AVAILABLE DATA -
========

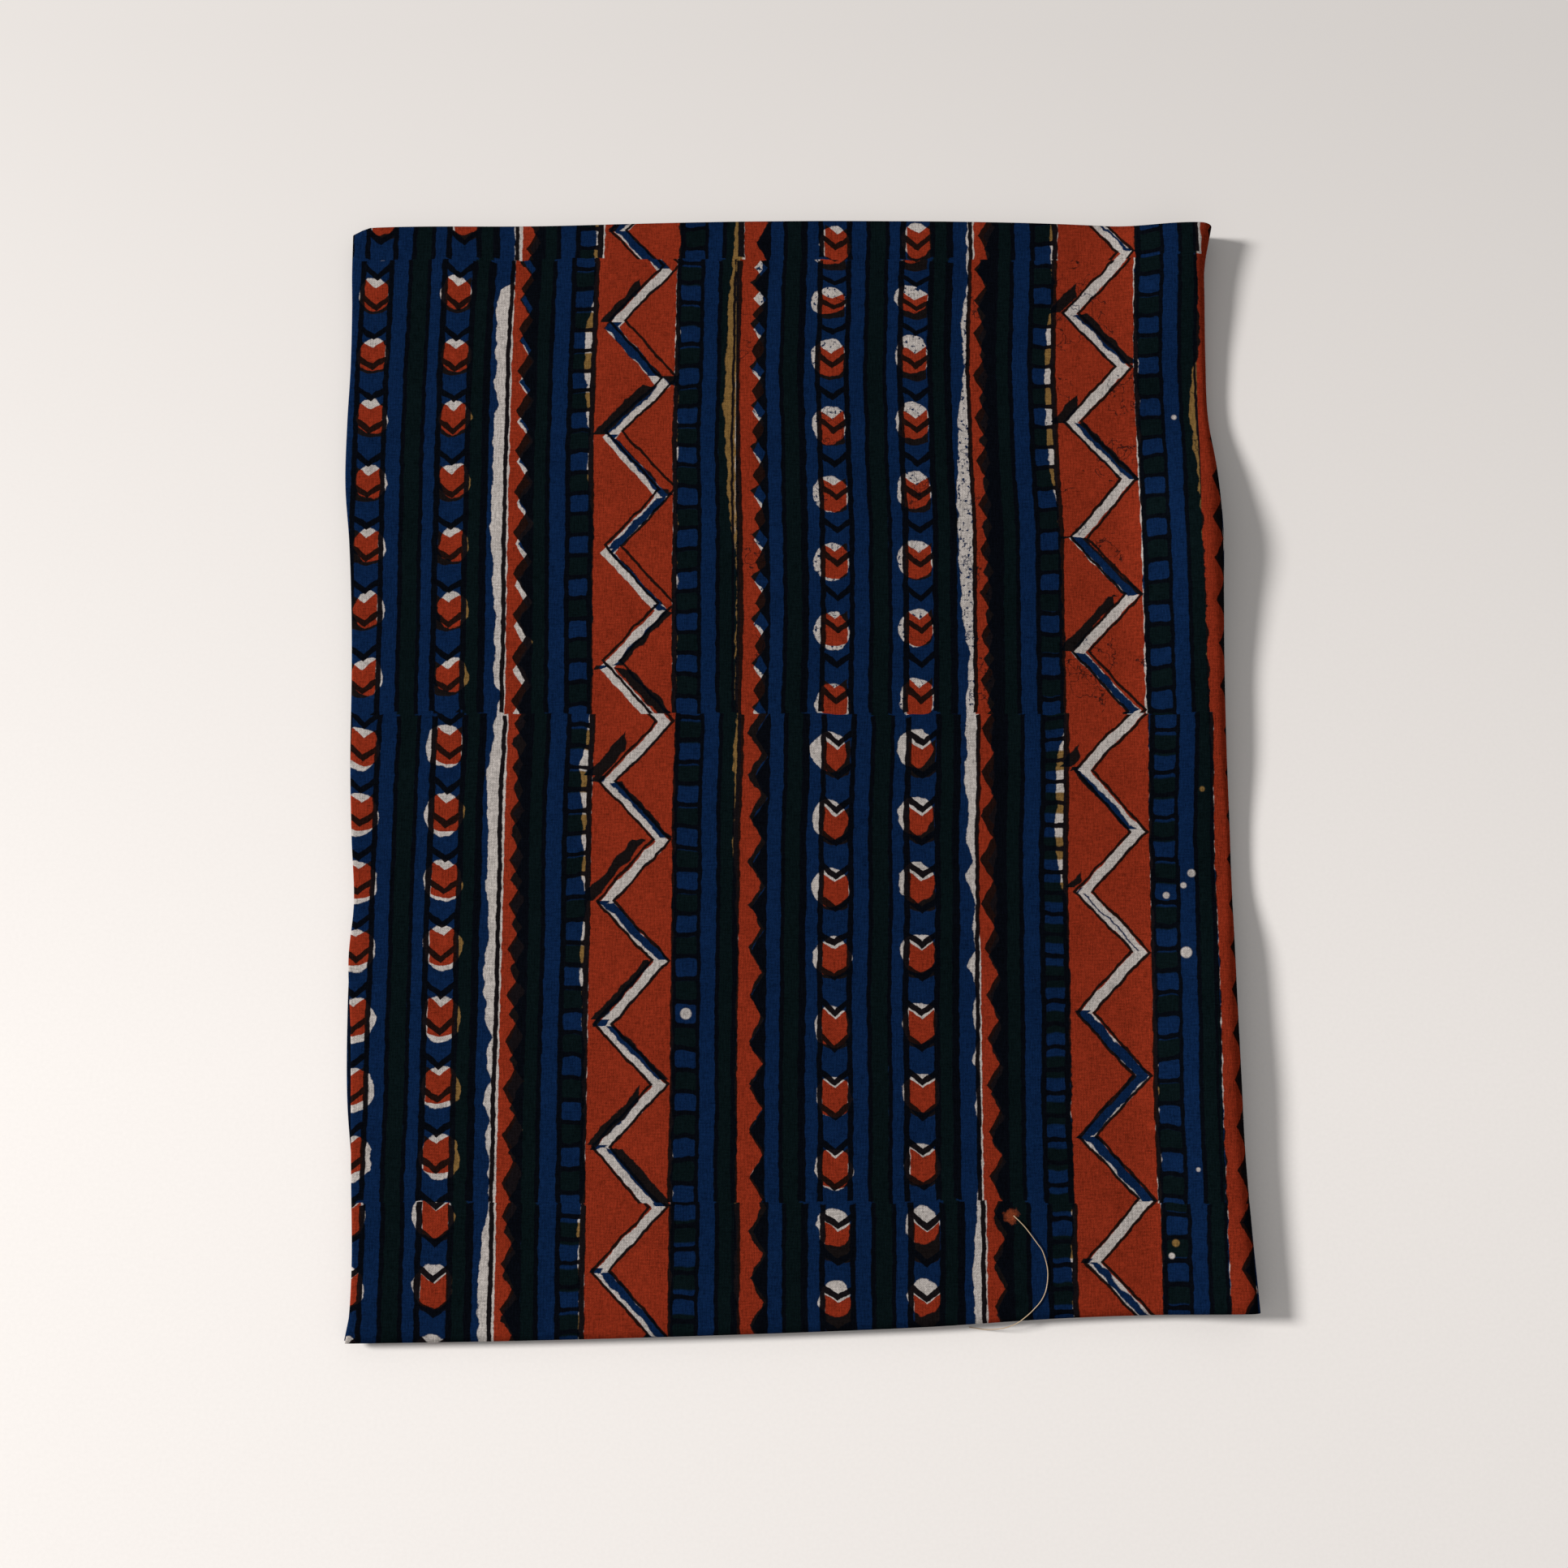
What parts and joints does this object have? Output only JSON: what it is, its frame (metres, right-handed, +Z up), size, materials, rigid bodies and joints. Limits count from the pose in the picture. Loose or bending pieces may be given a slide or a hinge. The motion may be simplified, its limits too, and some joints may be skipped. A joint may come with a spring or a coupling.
{
  "type": "folded block-printed cotton fabric",
  "caption": "Length of block-printed cotton cloth folded flat into a layered rectangle, with stripes, chevrons, ladders, saw-teeth and zigzag bands in indigo, red and black.",
  "frame": {"origin": "on the surface that the cloth rests on, under the middle of the folded cloth", "axes": "+X runs across the folds towards the raised fold, +Y runs along the folds and the stripes, +Z is up"},
  "size_m": [0.2836, 0.3565, 0.0134],
  "materials": {
    "printed_cotton": "matt plain-weave cotton, resist and mordant printed in indigo, dark green, madder red, black and undyed white",
    "loose_thread": "single pale gold yarn with a soft sheen"
  },
  "bodies": {
    "root": {"printed_cotton": "printed_cotton"}
  },
  "joints": []
}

========

SHORT EXERCISE - Write out every line exactly as it stands.

WRITTEN RESPONSE -
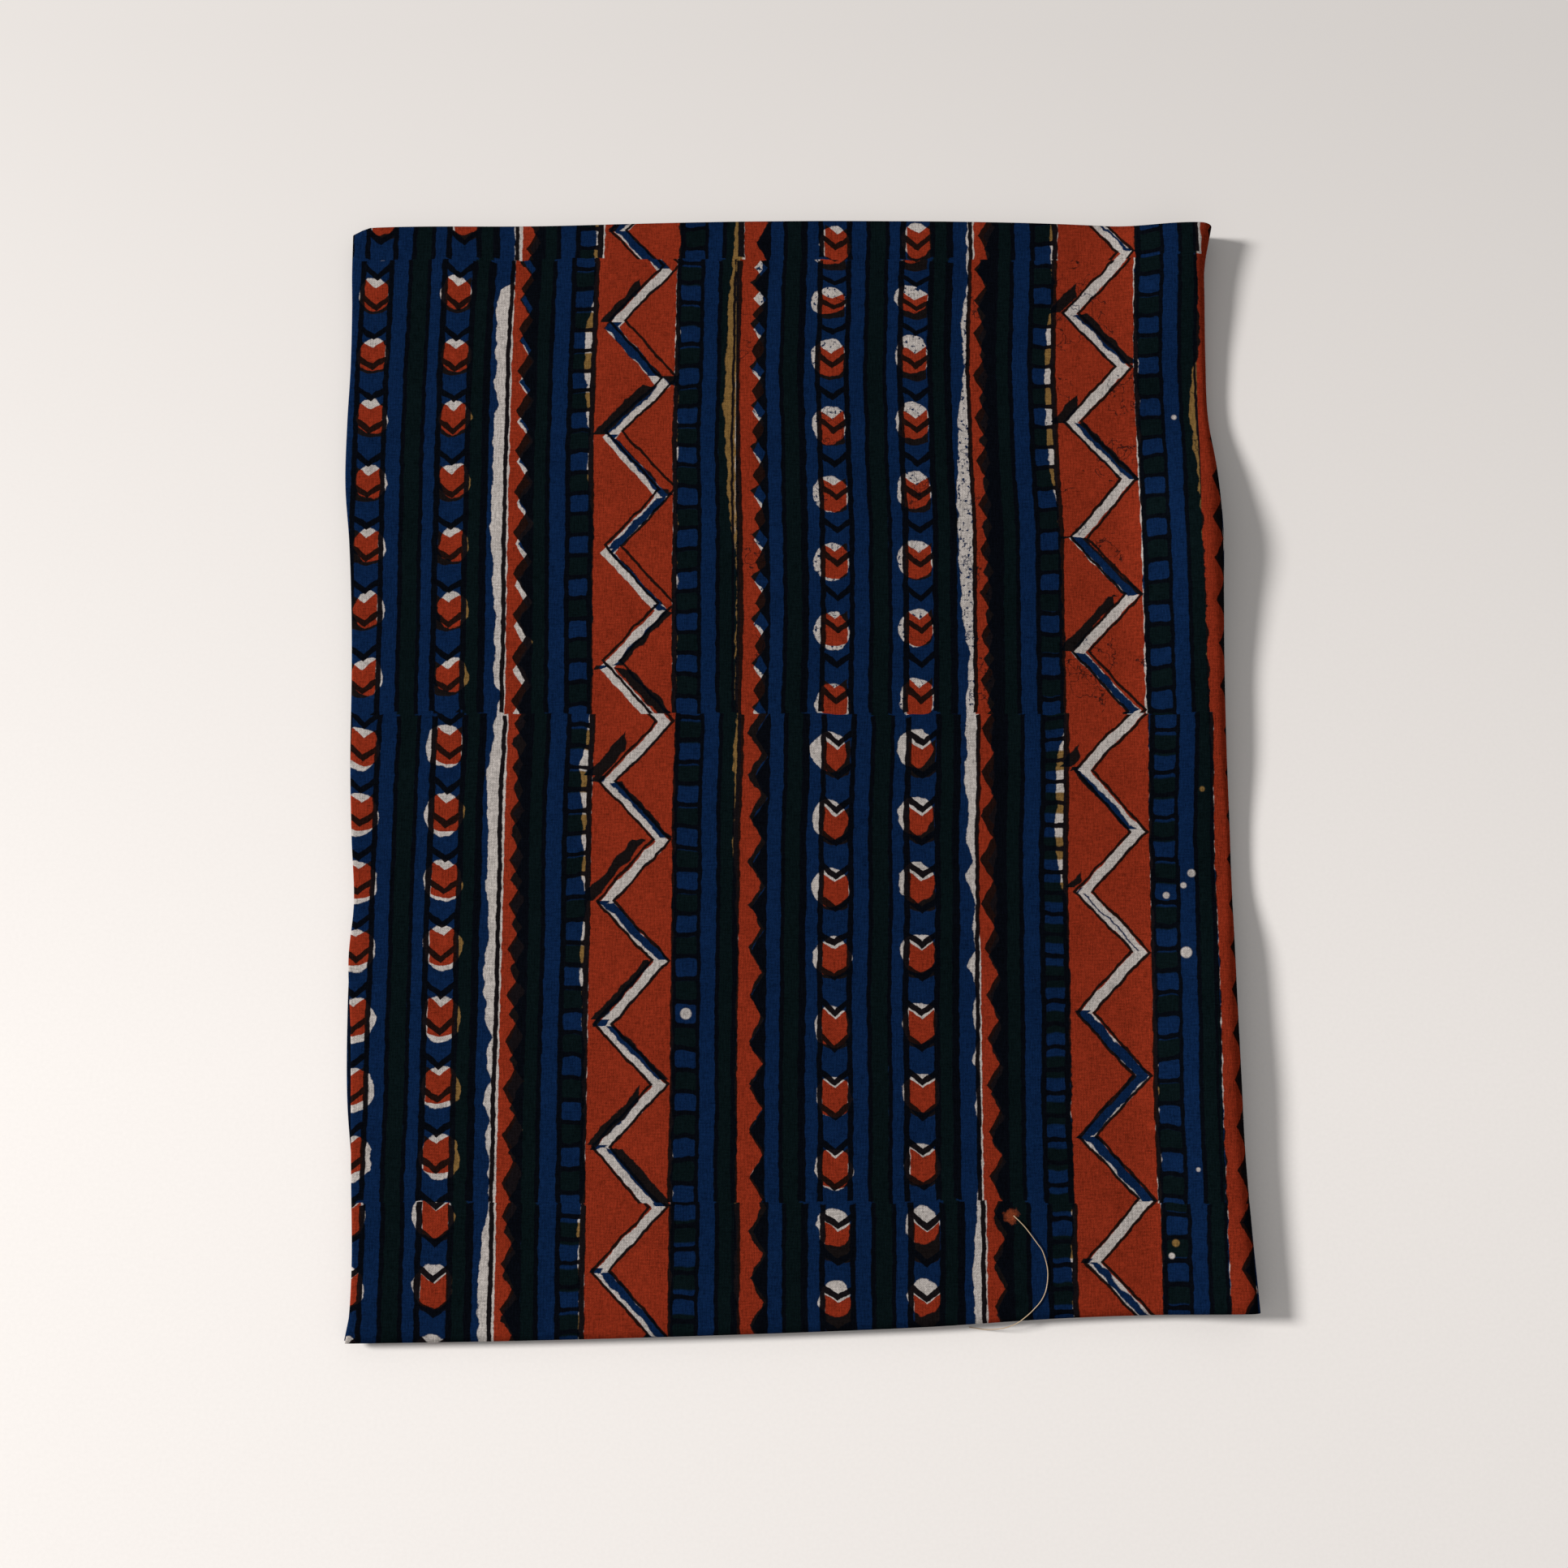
What parts and joints does this object have? Output only JSON: what it is, its frame (metres, right-handed, +Z up), size, materials, rigid bodies and joints. Limits count from the pose in the picture. Loose or bending pieces may be given a slide or a hinge. The motion may be simplified, its limits too, and some joints may be skipped. A joint may come with a spring or a coupling.
{
  "type": "folded block-printed cotton fabric",
  "caption": "Length of block-printed cotton cloth folded flat into a layered rectangle, with stripes, chevrons, ladders, saw-teeth and zigzag bands in indigo, red and black.",
  "frame": {"origin": "on the surface that the cloth rests on, under the middle of the folded cloth", "axes": "+X runs across the folds towards the raised fold, +Y runs along the folds and the stripes, +Z is up"},
  "size_m": [0.2836, 0.3565, 0.0134],
  "materials": {
    "printed_cotton": "matt plain-weave cotton, resist and mordant printed in indigo, dark green, madder red, black and undyed white",
    "loose_thread": "single pale gold yarn with a soft sheen"
  },
  "bodies": {
    "root": {"printed_cotton": "printed_cotton"}
  },
  "joints": []
}